Pela primeira vez, os demais Estados da Amazônia Oriental produziram relatórios a partir de suas próprias entidades. ‘Nós achamos a expansão muito interessante. Foi um aprendizado. Até 10 anos atrás, os movimentos sociais no Tocantins só atuavam na área rural. Um trabalho assim contribui para aumentar a atuação’, disse Paulo Rogério Gonçalves, da ONG Alternativas para a Pequena Agricultura e coordenador do relatório do Tocantins.

A coordenadora do Faor disse que todas as entidades discutiram pontos elementares para começar a produção do relatório, inclusive a escolha dos indicadores estatísticos, que precisam ser seguros e confiáveis. ‘Nós debatemos até o conceito de indicador social’, diz. Outro ponto importante é fazer com que as entidades percebam que atualmente existe uma ‘nova cultura de participação’.

Deputados

A baixa participação democrática fica clara no resultado da avaliação da atuação parlamentar dos deputados estaduais paraenses pela cientista política Doralice Silva. ‘Um grande problema é que a comunicação entre os deputados, os partidos políticos e a sociedade ainda é muito fraca’, avaliou. Segundo ela, uma parte dos parlamentares entrevistados mantêm seus mandados sem entrar em contato com os eleitores, sem se envolver com as discussões do partido, com pouca participação, pautados por questões que passam longe da discussão democrática.

Um sinal disso também apareceu no pouco interesse dos parlamentares sobre a pesquisa feita para o Observatório da Cidadania. Doralice conta que os primeiros contatos para aplicar os questionários começaram no início do ano e, no final do trabalho, apenas 19 dos 42 deputados estaduais do Pará haviam respondido ao questionário de 54 perguntas aplicados por ela e sua equipe. ‘Houve casos em que não conseguimos falar sequer com o assessor do deputado’, lamentou. Além disso, nem todos os que aceitaram responder ao questionário mostraram interesse. ‘Pelo menos 1/4 dos entrevistados nos passou a impressão de desinteresse’.

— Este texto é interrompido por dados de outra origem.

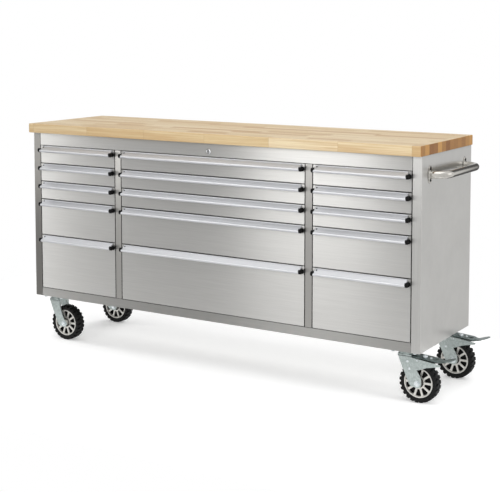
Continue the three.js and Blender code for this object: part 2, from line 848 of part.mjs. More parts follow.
function addDrawers() {
  const columnCentre = (centreColumnWidth + sideColumnWidth) / 2 + dividerWidth;
  const columns = [
    { name: 'left', x: -columnCentre, width: sideColumnWidth },
    { name: 'centre', x: 0, width: centreColumnWidth },
    { name: 'right', x: columnCentre, width: sideColumnWidth },
  ];
  for (const column of columns) {
    rows().forEach((row, i) => {
      const bottom = row.bottom + drawerGap / 2;
      const body = named(`drawer_${column.name}_${i + 1}`, drawer(column.width, row.height), brushedSteel());
      body.position.set(column.x, frontY, bottom);
      chest.add(body);
      const rail = named(`handle_${column.name}_${i + 1}`, drawerHandle(column.width), anodisedAluminium());
      rail.position.set(column.x, frontY, bottom + row.height - drawerGap);
      chest.add(rail);
    });
  }
}

function addPushHandle() {
  const handle = named('push_handle', pushHandle(), polishedSteel());
  handle.position.set(endX, 0, topZ - pushDrop);
  chest.add(handle);
}

function addCasters() {
  const x = endX - casterInsetEnd;
  const y = cabinetDepth / 2 - casterInsetFace;
  for (const [end, sideX, braked] of [['left', -x, false], ['right', x, true]]) {
    for (const [face, sideY] of [['front', -y], ['rear', y]]) {
      const group = caster(`${face}_${end}`, braked);
      group.position.set(sideX, sideY, 0);
      chest.add(group);
    }
  }
}

// Put the origin on the floor, under the middle of the chest's bounding box.
function centreOnFloor() {
  const box = new THREE.Box3().setFromObject(chest, true);
  chest.position.set(-(box.min.x + box.max.x) / 2, -(box.min.y + box.max.y) / 2, -box.min.z);
}

addCarcass();
addLock();
addDrawers();
addPushHandle();
addCasters();
centreOnFloor();

export default chest;
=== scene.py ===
import math

import bmesh
import bpy
from bpy.props import FloatProperty, FloatVectorProperty, IntProperty, PointerProperty
from mathutils import Matrix, Vector


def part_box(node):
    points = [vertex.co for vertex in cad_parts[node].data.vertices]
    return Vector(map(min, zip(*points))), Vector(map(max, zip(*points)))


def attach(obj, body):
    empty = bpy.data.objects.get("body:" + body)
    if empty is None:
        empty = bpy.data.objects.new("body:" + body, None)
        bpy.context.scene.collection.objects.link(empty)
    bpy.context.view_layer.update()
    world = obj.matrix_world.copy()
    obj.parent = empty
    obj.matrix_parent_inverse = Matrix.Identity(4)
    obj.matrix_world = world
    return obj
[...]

Globalização tem no tráfico de humanos uma de suas crueldades

Um item inédito nos relatórios do Observatório da Cidadania – mas que se destaca pela complexidade – é o tráfico de mulheres e homens da Amazônia para exploração sexual e prostituição. Elaborado pelo pesquisador Marcel Hazeu e a cientista política Danielle Lima de Figueiredo, do Programa Jepiara e da ONG Sociedade de Direitos Sexuais da Amazônia (SóDireitos), estabelece que o tráfico de seres humanos é resultado de um processo cruel de globalização da economia. ‘A lógica é se manter em um local enquanto der lucro. Quando o lucro acabar, migra-se atrás do consumo, atrás da melhoria de vida’, explica Marcel.

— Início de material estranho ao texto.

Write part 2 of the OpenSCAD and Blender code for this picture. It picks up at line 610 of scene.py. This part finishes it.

O pesquisador chegou a visitar boates onde há mulheres paraenses sendo usadas para prostituição no Suriname (que faz fronteira com o Brasil) e na Europa. Ele também comparou dados da última Pesquisa sobre Tráfico de Seres Humanos (Pestraf) e resultados de entrevistas em organizações de direitos humanos internacionais e com vítimas. Marcel percebeu, por exemplo, que 22% das mulheres que se prostituem na Holanda são oriundas na América Latina, sobretudo do Brasil, com uma grande participação de paraenses. As mulheres são abordadas por agenciadores em cidades como Belém, Xinguara, Redenção, São Félix do Xingu, Novo Progresso, Eldorado dos Carajás, Castanhal, Bragança, Rondon do Pará e Bom Jesus do Tocantins.

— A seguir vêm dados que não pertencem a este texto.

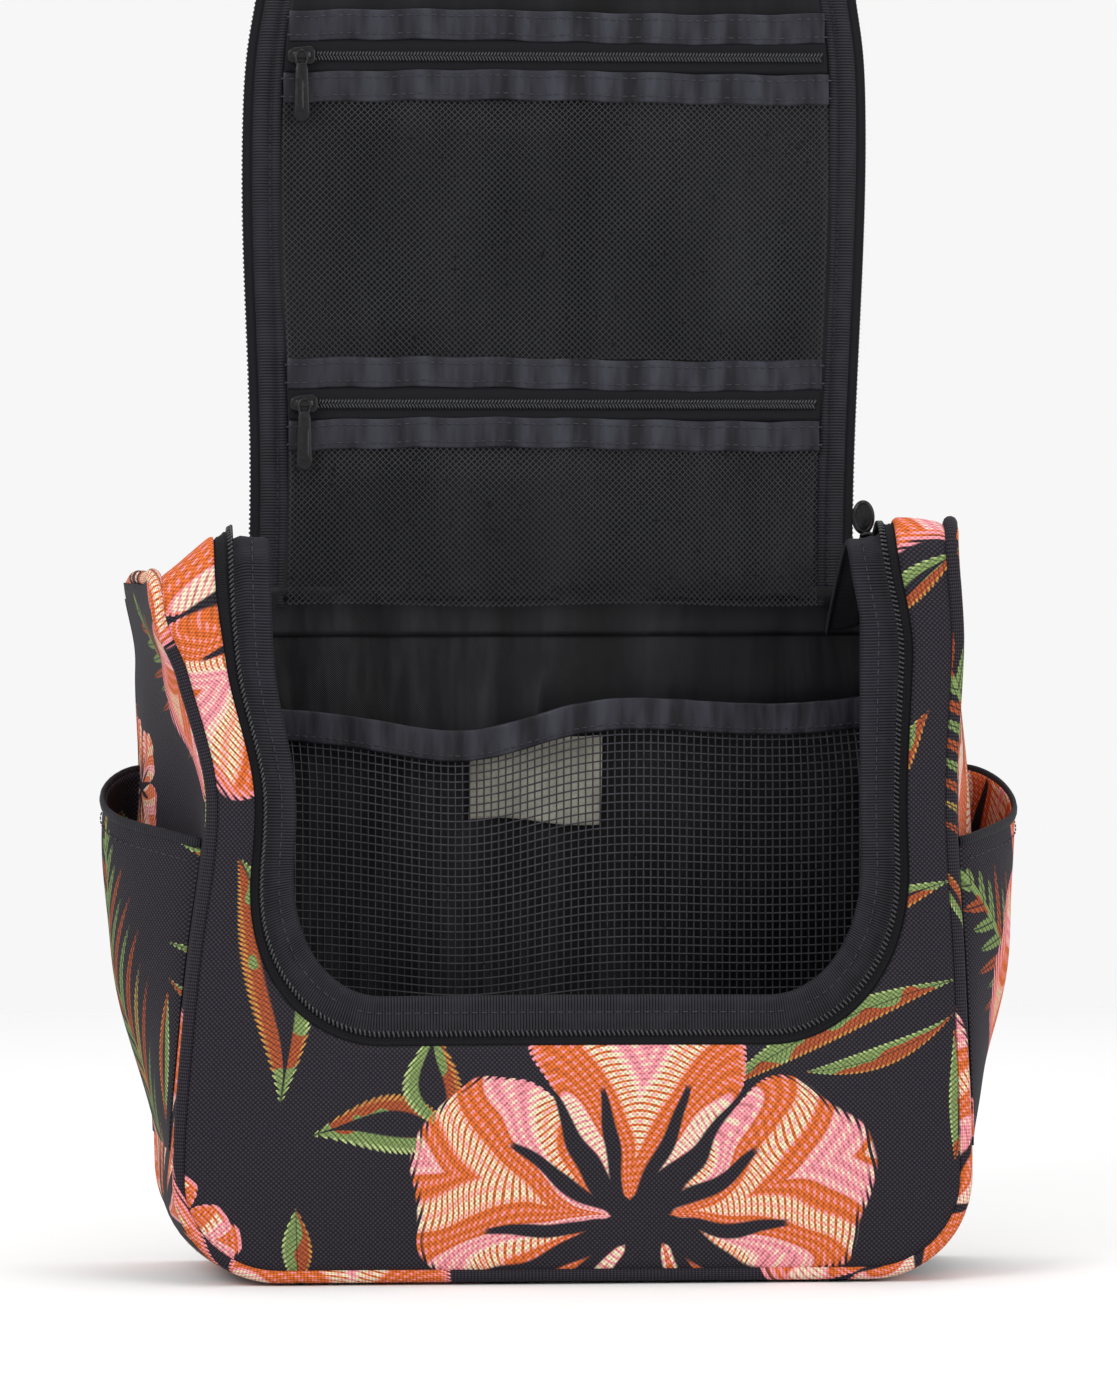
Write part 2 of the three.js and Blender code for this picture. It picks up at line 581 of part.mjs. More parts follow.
// One zipped net pocket: the net, a satin trim each side of the zip, its tape and coil.
function pocketOnLid(name, start, zipAt) {
  const half = OPENING_HALF - LID_FIELD_MARGIN;
  const layer = (from, to, top, thickness) => block(-half, half, top - thickness, top, from, to);
  const zipHalf = POCKET_ZIP_WIDTH / 2;
  const belowZip = zipAt - zipHalf;
  const aboveZip = zipAt + zipHalf;
  const netTop = belowZip - POCKET_TRIM_WIDTH - GAP;
  add(lid, `pocket_mesh_${name}`, layer(start, netTop, POCKET_TOP, POCKET_NET), FINISHES.net);
  const lowerTrim = layer(netTop + GAP, belowZip, POCKET_TOP, POCKET_TRIM);
  add(lid, `pocket_trim_${name}_a`, lowerTrim, FINISHES.satin);
  const upperTrim = layer(aboveZip, aboveZip + POCKET_TRIM_WIDTH, POCKET_TOP, POCKET_TRIM);
  add(lid, `pocket_trim_${name}_b`, upperTrim, FINISHES.satin);
  const tape = layer(belowZip + GAP, aboveZip - GAP, POCKET_TOP, TAPE_THICKNESS);
  add(lid, `pocket_zip_tape_${name}`, tape, FINISHES.zipTape);
  const coilTop = POCKET_TOP - TAPE_THICKNESS - GAP;
  const coilHalf = POCKET_COIL_WIDTH / 2;
  const coil = layer(zipAt - coilHalf, zipAt + coilHalf, coilTop, POCKET_COIL);
  add(lid, `pocket_coil_${name}`, coil, FINISHES.zipTeeth);

  const sliderX = -half + SLIDER_END_MARGIN;
  const sliderTop = coilTop - POCKET_COIL - GAP;
  const slider = block(
    sliderX - SLIDER_LENGTH / 2, sliderX + SLIDER_LENGTH / 2,
    sliderTop - SLIDER_PLATE, sliderTop,
    zipAt - SLIDER_WIDTH / 2, zipAt + SLIDER_WIDTH / 2,
  );
  add(lid, `slider_${name}`, slider, FINISHES.blackMetal);
  const pull = add(lid, `pull_${name}`, pullTab(), FINISHES.blackMetal);
  pull.position.set(sliderX, sliderTop - SLIDER_PLATE - GAP, zipAt);
}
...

Ele cita no relatório que, durante o trabalho de prevenção ao tráfico com 137 mulheres em pontos de prostituição em Belém, 36 delas relataram que já haviam viajado ou convidadas para se prostituírem no Suriname, 22 na Holanda, 12 na Espanha, 10 na França, nove na Guiana Francesa e cinco na Itália. Algumas delas citaram também ‘oportunidades’ na Alemanha, Estados Unidos e Portugal. Entre as que foram para o exterior, algumas relataram que gostaram e ganharam ‘muito dinheiro’, outras disseram ter achado a experiência ‘muito ruim’ e que voltaram sem dinheiro. Um trabalho semelhante feito por movimentos homossexuais revelou que meninos e homens também já tinham ido para a Europa. ‘Essa informação mostra que homens e meninos em Belém estão em movimento no mercado internacional e ilegal de prostituição, o que os vulnerabiliza para o tráfico’, acrescenta o pesquisador. (J. A.)